Questi ed altri i dettagli forniti alla stampa, nella consapevolezza di un’inchiesta che colpito la città per la notorietà degli arrestati e la drammaticità del quadro indiziario. C’è inoltre da tener presente che, a questo punto, anche familiari che hanno affidato i propri cari alla ditta per la cremazione, potrebbero chiedere conto alla giustizia sulla possibilità di essere stati truffati. Il forno crematorio secondo quanto ricostruito dagli investigatori, avrebbe nello spazio di pochi mesi più che triplicato il numero di operazioni di cremazione effettuate (a ciclo continuo). Passando di fatto ad un + 441% di aumento di produzione in pochi mesi. Da qui la richiesta (stoppata in consiglio comunale) della Socrebi che lo gestisce di un secondo forno. In pratica la struttura biellese per eseguire a norma di legge tutte le operazioni di cremazione e di sistemazione dei corpi, avrebbe potuto eseguire un massimo di quattro operazioni al giorno. Da quanto documentato dai militari, invece, ne venivano effettuate almeno quindici. Questo esponenziale aumento del ciclo di lavoro avrebbe portato alla violazione di tutta una serie di adempimenti previsti dalle legge. Un altro esempio che è stato fornito nel corso dell’incontro con i giornalisti: alle bare veniva tolto la parte in zinco, per accelerare le procedure di cremazione, che dovrebbero durare almeno un paio d’ore. Con il solo corpo e la bara in legno, invece, l’operazione poteva durare anche la metà del tempo. Ed in caso di qualche problema, secondo quanto emerso dall’indagine, ancora non conclusa, si procedeva con il rompere casse toraciche e ossa varie in nome della fretta e di finire al più presto. In tal senso i carabinieri hanno sequestrato 240 chilogrammi tra ossa e ceneri, che non sarebbero state smaltite o che addirittura erano state abbandonate.
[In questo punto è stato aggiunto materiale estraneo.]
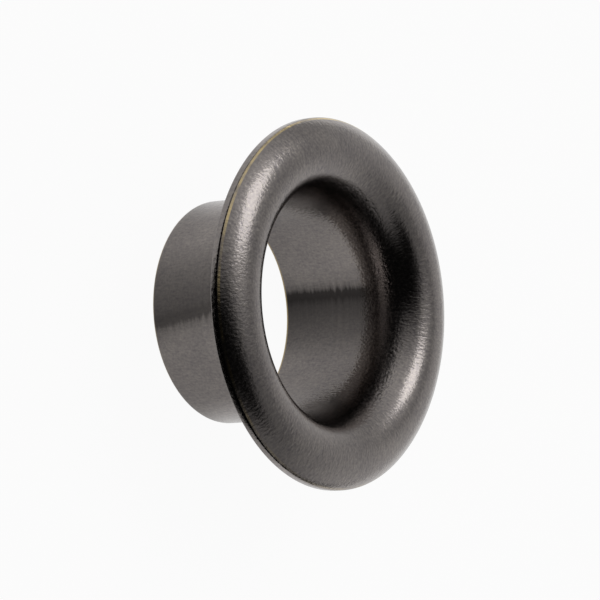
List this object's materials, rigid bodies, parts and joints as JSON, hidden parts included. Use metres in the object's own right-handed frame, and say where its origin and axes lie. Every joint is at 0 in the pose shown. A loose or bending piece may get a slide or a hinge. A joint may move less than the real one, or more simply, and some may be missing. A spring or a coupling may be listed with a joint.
{
  "type": "air vent grommet",
  "caption": "Round metal eyelet: a straight open barrel that flares through a curved throat into a domed, rolled flange with a trimmed rim, hollow underneath.",
  "frame": {"origin": "centre of the barrel's open end, in the plane that the grommet stands on", "axes": "+Z along the hole's axis, from the barrel's open end towards the crown of the flange; round about Z"},
  "size_m": [0.014, 0.014, 0.006],
  "materials": {
    "plated_sheet": "satin gunmetal plating"
  },
  "bodies": {
    "root": {"grommet": "plated_sheet"}
  },
  "joints": []
}
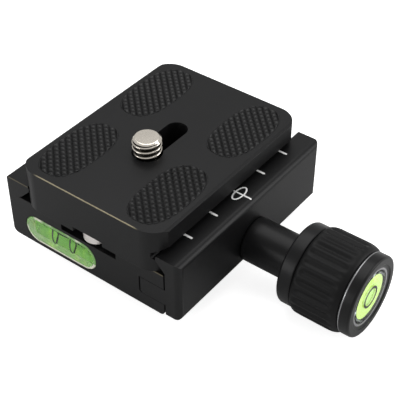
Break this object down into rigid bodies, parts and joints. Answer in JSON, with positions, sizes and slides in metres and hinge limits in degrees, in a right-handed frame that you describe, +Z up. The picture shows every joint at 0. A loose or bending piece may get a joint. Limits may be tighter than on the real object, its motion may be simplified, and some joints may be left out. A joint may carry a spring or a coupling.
{
  "type": "dovetail quick release clamp",
  "caption": "Black dovetail quick release clamp with a knob-driven jaw, tube and round levels, and a camera plate with rubber pads and a camera screw.",
  "frame": {"origin": "mouth of the tripod thread in the middle of the clamp's underside", "axes": "+Z up, out of the plate's top; +X across the dovetail towards the knob; Y along the channel, the tube level faces -Y"},
  "size_m": [0.0759, 0.0518, 0.0302],
  "materials": {
    "anodised": "satin black anodised, fine blast",
    "knob_metal": "satin black anodised, turned",
    "steel": "zinc plated",
    "nickel": "bright nickel",
    "dark_steel": "blued spring steel",
    "grip_rubber": "matte ribbed",
    "pad_rubber": "matte, diamond knurled",
    "clear": "clear acrylic",
    "level_fluid": "tinted liquid",
    "bullseye_green": "yellow green",
    "level_back": "pale green",
    "ring_black": "printed black"
  },
  "bodies": {
    "clamp": {"clamp_base": "anodised", "tripod_bushing": "steel", "level_body": "clear", "level_plug": "clear", "level_fluid": "level_fluid", "level_rings": "ring_black", "level_backing": "level_back"},
    "jaw": {"movable_jaw": "anodised"},
    "knob": {"knob_core": "knob_metal", "clamp_rod": "steel", "retaining_clip": "dark_steel", "knob_grip": "grip_rubber", "knob_cap": "knob_metal", "bullseye_lens": "clear", "bullseye_fluid": "level_fluid", "bullseye_backing": "bullseye_green"},
    "plate": {"camera_plate": "anodised", "pad_front_left": "pad_rubber", "pad_front_right": "pad_rubber", "pad_back_left": "pad_rubber", "pad_back_right": "pad_rubber", "stop_screws": "nickel"},
    "washer": {"screw_washer": "steel"},
    "screw": {"camera_screw": "nickel"}
  },
  "joints": [
    {"name": "jaw_slide", "type": "slide", "parent": "clamp", "child": "jaw", "axis": [1, 0, 0], "range_m": [0, 0.003]},
    {"name": "knob_turn", "type": "hinge", "parent": "jaw", "child": "knob", "pos_m": [0.04, 0, 0.0052], "axis": [1, 0, 0], "range_deg": [0, 1351]},
    {"name": "plate_slide", "type": "slide", "parent": "clamp", "child": "plate", "axis": [0, 1, 0], "range_m": [-0.0044, 0.0076]},
    {"name": "screw_slide", "type": "slide", "parent": "plate", "child": "washer", "axis": [0, 1, 0], "range_m": [0, 0.0098]},
    {"name": "screw_turn", "type": "hinge", "parent": "washer", "child": "screw", "pos_m": [0, -0.00655, 0.013], "axis": [0, 0, 1], "continuous": true}
  ],
  "couplings": [
    {"joint": "knob_turn", "follows": "jaw_slide", "rad_per_m": 7854}
  ]
}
L’impianto si trova nel cimitero cittadino ed è gestito dalla Socrebi, società creata dall’impresa di pompe funebri Ravetti, che attraverso un project financing ha costruito struttura e impianto. Il valore è di circa due milioni di euro. La ditta ha la gestione per i prossimi 27 anni. Da quanto si può apprendere dal sito Internet della società, ogni cremazione costava intorno ai mille euro.